Scientists compare the quality of protein sources through the biological value (BV), which measures the amount of protein retained per gram of protein absorbed. If a given protein provides all the essential amino acids in the correct proportions and is easily absorbed, its BV score will approach 100. On the other hand, if the protein is deficient in an essential amino acid, its BV score will be much lower.

Before the widespread use of whey protein, the protein sources with the highest BV (and which were used to establish the BV scale) were whole egg and human milk (BV = 100). Whey protein has a BV of around 159, even higher than whole eggs. Not only does whey protein help put on muscle, but it has potent effects on the immune system. In fact, a study by R. Kennedy, et al, found that whey protein helped stabilize or reverse tumor growth in patients with metastatic carcinoma.

 

 

When should you eat protein?

 

The underlying mechanisms governing muscle growth are not known at this time, but we do know this: In order to experience a net growth in muscle mass, muscle anabolism must overcome muscle catabolism. That is, you need to feed your muscles with amino acids, glucose and fat to get them as big as your rottweiler. Is that why athletes eat constantly? To bathe their muscle cells in an anabolic cocktail of amino acids and other muscle building blocks?

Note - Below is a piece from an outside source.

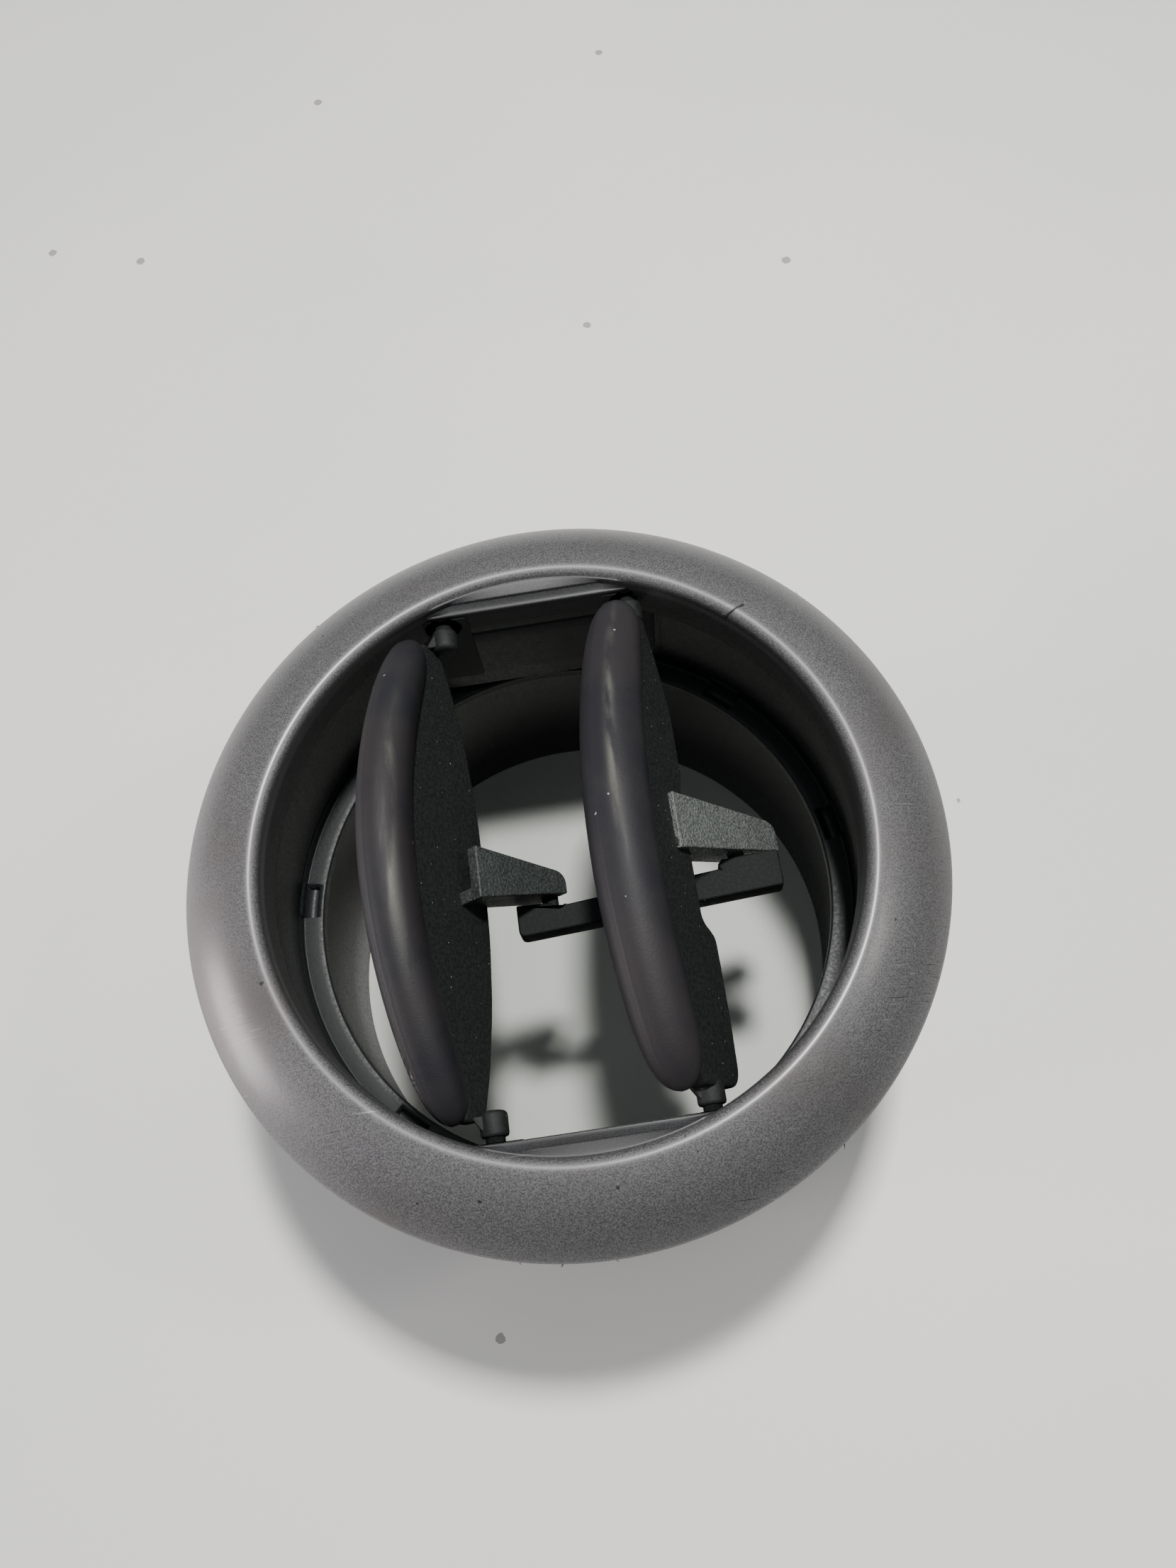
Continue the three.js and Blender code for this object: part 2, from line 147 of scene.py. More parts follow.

Based on several animal studies, scientists have suggested that muscle protein synthesis increases within 1-2 hours after exercise. In rats, just one eccentric exercise session has been shown to elevate total mixed synthetic and myofibrillar protein rates by up to 65% for up to 41 hours.

In a recent study conducted at McMaster University in Hamilton, Ontario, Canada, JD MacDougall and colleagues used six trained men to examine how protein synthesis impacts weight training. The test subjects performed a “typical” bodybuilding workout and, using technology not available at their local gym, biceps brachii muscle protein synthesis was determined four, 24 and 36 hours after exercise. The researchers found that muscle protein synthesis increased at four and 24 hours post-exercise, but returned to pre-exercise levels after 36 hours post-exercise.

 

The finding that muscle protein synthesis is elevated for one day after exercise is important. I have heard many times that muscles grow when you are not exercising, especially when you sleep.

 

But how much protein should you eat at one time, and how often should you eat? There are several schools of thought on how much protein to eat in one sitting. Based anecdotally on what I have seen work well in many people, it seems that 30 to 40 grams of protein at a time is sufficient. I have heard accounts of athletes consuming up to three times that amount, but I have not seen data indicating whether that amount is necessary or beneficial. As for how often to eat protein, I would have to say every three hours. Your digestive system is capable of processing protein relatively frequently, and keeping a steady supply on hand (or in your stomach, as the case may be) ensures that your muscles will have access to the raw materials needed to synthesize new tissue.